Why We Wrote the Paper

Academic incentives push you toward publishing successes. Nobody’s career was ever made by a paper titled “We Deployed Sensors and They Didn’t Work.” But the failures are where the learning is.

Every PhD student who deploys an IoT system discovers the same problems independently, because nobody writes them down. Sensor drift. Enclosure leaks. Antenna placement. Wildlife being uncooperative. Council bureaucracy. If we’d had a paper like ours when we started, we’d have saved months.

There’s a broader point here about the gap between lab IoT and real IoT. In the lab, your network topology is stable, your power supply is a bench supply, your environment is a controlled room at 22°C, and nobody steals your nodes.

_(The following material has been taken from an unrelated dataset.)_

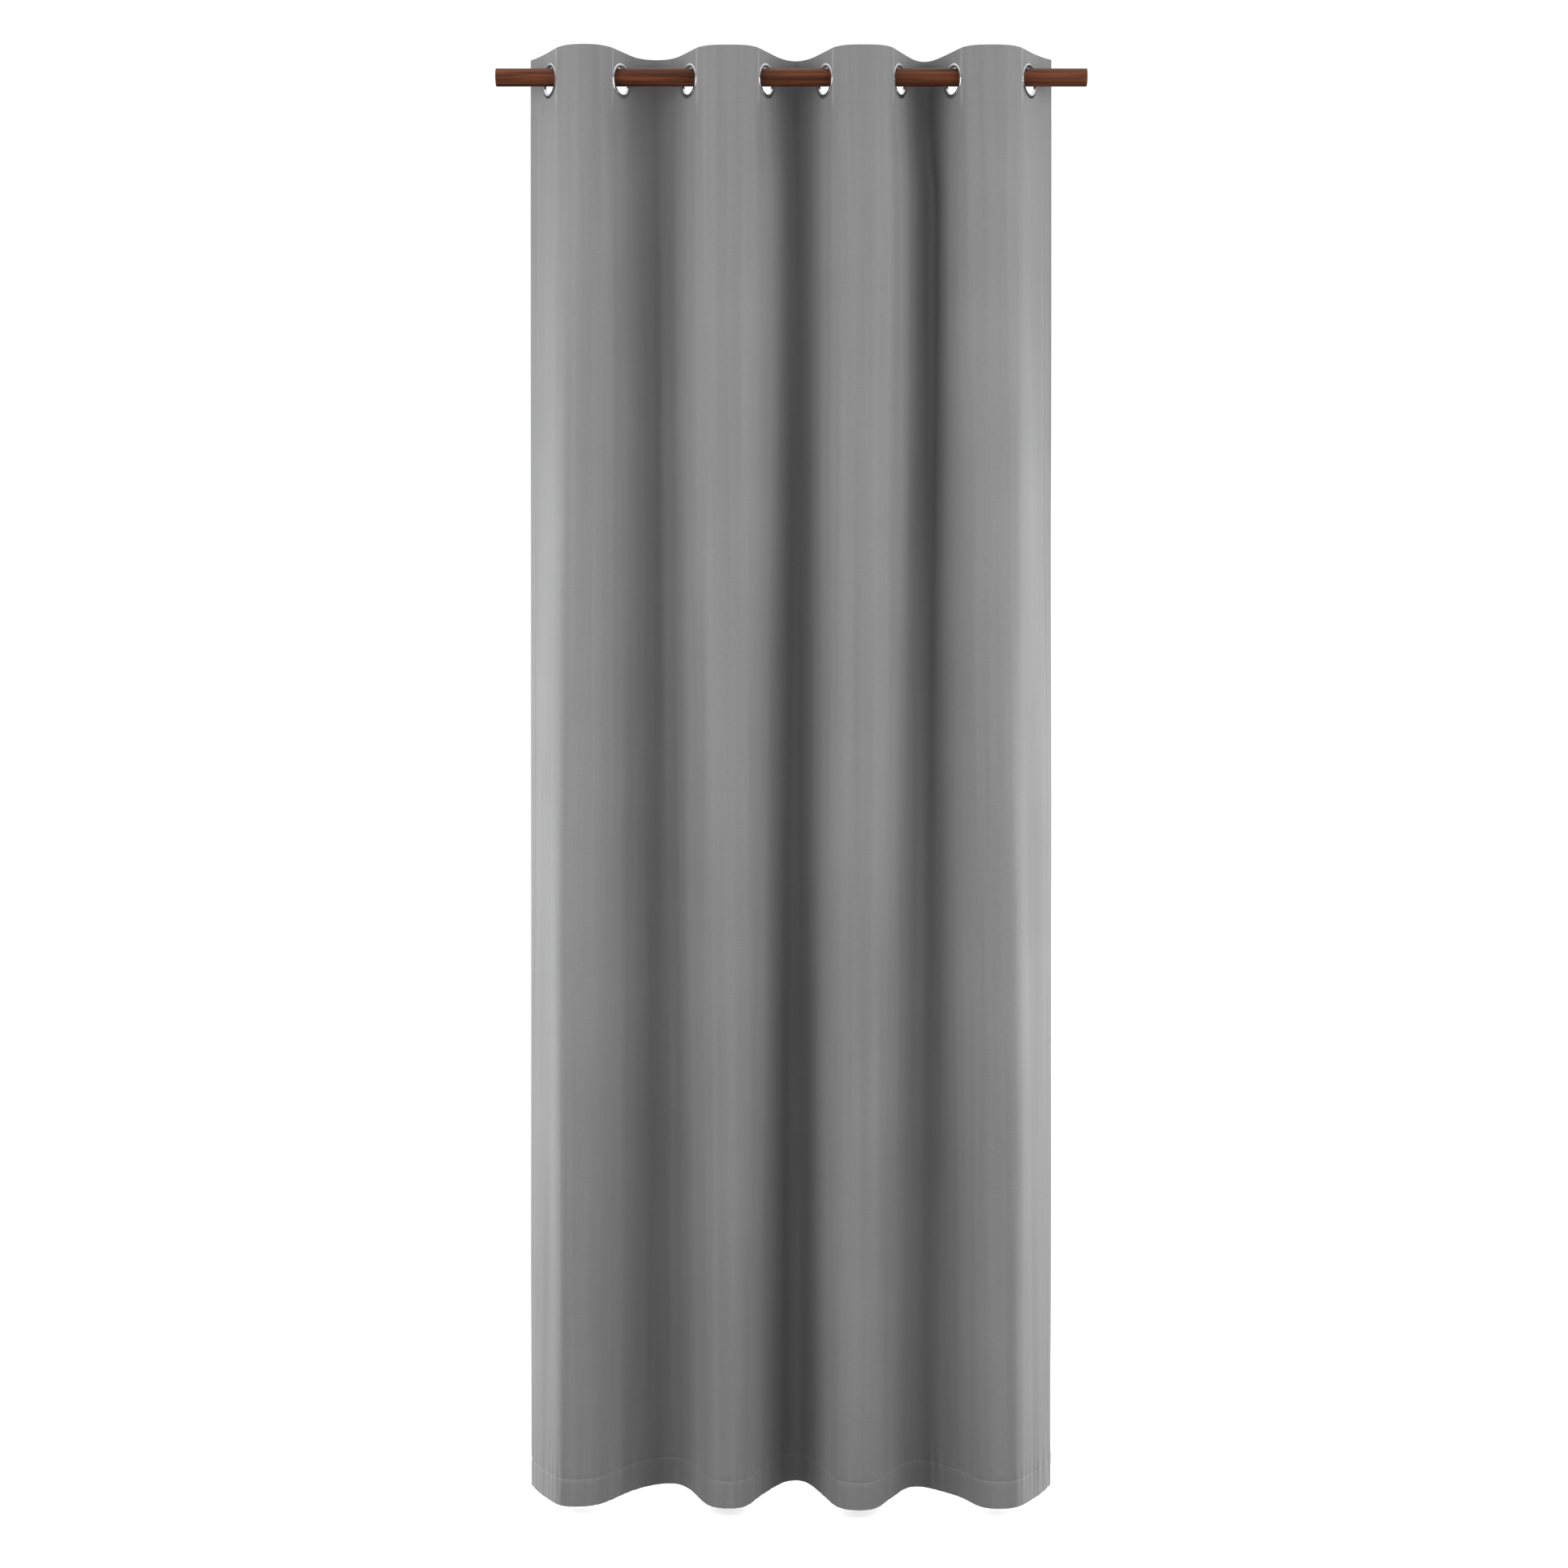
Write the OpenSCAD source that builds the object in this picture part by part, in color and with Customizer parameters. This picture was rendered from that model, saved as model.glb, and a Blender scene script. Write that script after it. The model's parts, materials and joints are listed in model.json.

In the field, topology changes because someone parks a van in front of your relay node, power comes from a solar panel that gets covered in pigeon droppings, the temperature ranges from -5°C to 40°C, and yes, people do steal sensor nodes. We lost three.

The paper didn’t propose solutions to all of these problems. Some of them don’t have solutions. You can’t engineer your way around a council’s insurance process. But naming the problems is the first step, and sometimes the most useful contribution is just saying “this is hard, and here’s specifically why.”

13 citations later, it seems like other people found it useful too. Not bad for a paper about failure.